Science

The Pentagon Wants to Repair its Runaway Missile Defense Blimp

But Congress isn't stoked on inflating the program's budget. 

Getty Images/ U.S. Army

According to the military, one of our nation’s most important missile-defense assets is a gigantic white blimp that resembles an overinflated pool floatie.

In October, the U.S. Army’s JLENS blimp, a $235 million, highly-sophisticated piece of military hardware, broke free of its moorings in Maryland and drifted slowly, hilariously, and disastrously for 130 miles before fighter jets shot it down, and it got stuck in a bunch of trees in Pennsylvania.

The gigantic, helium-inflated object that looks like a three-finned sperm whale with a weird potbelly dragged 6,700 feet of it’s tether (the thing that was supposed to keep it in Maryland) behind it, terrifying residents of the surrounding areas. And now, top military commanders want to fix it, and get it back in the air.
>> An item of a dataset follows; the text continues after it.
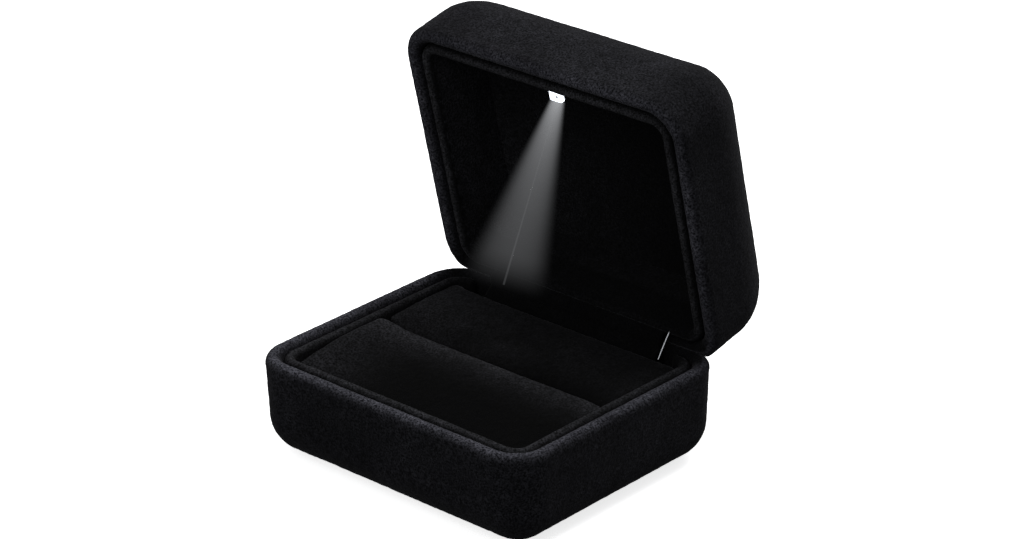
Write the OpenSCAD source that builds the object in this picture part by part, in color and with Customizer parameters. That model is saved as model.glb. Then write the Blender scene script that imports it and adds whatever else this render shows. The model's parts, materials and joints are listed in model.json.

Admiral William Gortney, commander of U.S. Northern Command, asked Congress if they would please give him $27.2 million to fix his big inflatable airship (which is officially known as the Joint Land Attack Cruise Missile Defense Elevated Netted Sensor System).

“It fills a gap — classified level I can’t say in this forum,” Adm. William Gortney, commander of U.S. Northern Command, said to the Senate Armed Services Committee on Thursday. “It fills a gap, a capability gap that I do not have today, and so we look forward to restarting the JLENS programs after the very unfortunate mishap that we had.”

The JLENS program has a combined price tag of about $2.8 billion, which lawmakers have been taking a close look at since the Maryland blimp’s embarrassing autonomous joyride. It’s intended purpose is as an early-warning system for cruise missile attacks, floating at 10,000 feet in the air and operating in pairs to scan for and report on any missile launches in their area of operation. Blimp-teams have been used effectively in Iraq and Afghanistan, and military officials now say they could be invaluable in monitoring the ongoing conflict in Syria, where Russia is frequently using cruise missiles.

“The Russians are employing these cruise missiles in Syria today, both from bombers, ships and submarines,” Gortney said. “There’s no operational or tactical requirement to do it. They’re messaging us that they have this capability and those missiles can have a nuclear-tipped or conventional warhead.”

Without the blimps, Gortney says the military’s missile defense system (the nature of which is classified) would be incomplete, and vulnerable. He also assured Congress that the circumstances leading up to last October’s mistake will not be repeated.

“We understand what happened,” he said. “We put in place the mitigation efforts, and we look forward to completing it. Should it bear out, it fills a gap that I do not have today against this particular threat.”